A guru of branding, Lim will no doubt be able to package his new campuses to appeal to students, whether in Malaysia or Botswana. It will, however, be an uphill task in London and Europe where he is relatively unknown.
Will people buy into this Malaysian brand? Says Lim with a laugh: “Well, this is the time to test Malaysia’s reputation.”
RM61,000 a year
1.What are the programmes available at Limkokwing London?
The campus will provide a wide range of programmes, ranging from pre-university studies, diploma, degree to post-graduate studies as well as language courses.
A variety of degree qualifications will be available in the areas of business, IT, design, and communications and multimedia.
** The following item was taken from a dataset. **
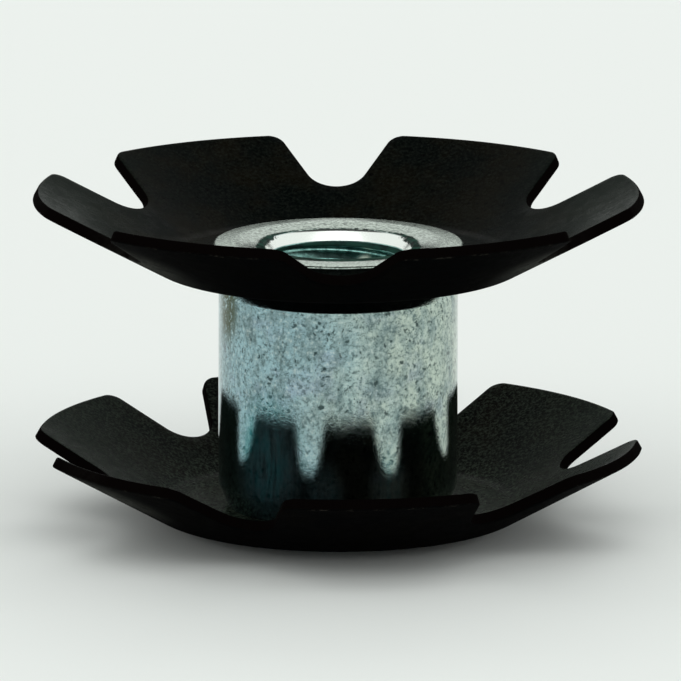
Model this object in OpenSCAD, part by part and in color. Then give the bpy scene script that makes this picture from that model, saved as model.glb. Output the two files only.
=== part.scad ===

2. Is Limkokwing London recognised/accredited?
It is in the process of obtaining accreditation from the British Accreditation Council (BAC) and the Department of Further Education Studies (DFES).
3. How much does it cost to study there?
The cost of tuition fees, board and food per year is estimated at RM61,000. As for tuition fees for a degree programme, Malaysian students will pay £5,000 (RM34,187) per year (two semesters) while international students £6,500 (RM44,510).
4. What about getting visas?
Limkokwing will facilitate the visa applications for both Malaysian and international students. Malaysians will not have any problems getting a visa. Standard applications usually require at least 2-3 weeks for processing.
5. Where will students live in London?
There are two types of accommodation available – hostel or homestay programme.
University hostel accommodation at the Paragon Halls is about 30 to 40 minutes from central London by tube. Single study bedrooms cost £100 (RM685) per week while studio apartments cost £143 (RM978).
While the cost of staying with host families may be slightly higher at £140 (RM958) per week, the advantage is that it comes with two meals per day.
6. Will students be able to work in London while studying?
Students are allowed to work part-time, up to 20 hours per week, and can expect to earn about £8 (RM55) per hour.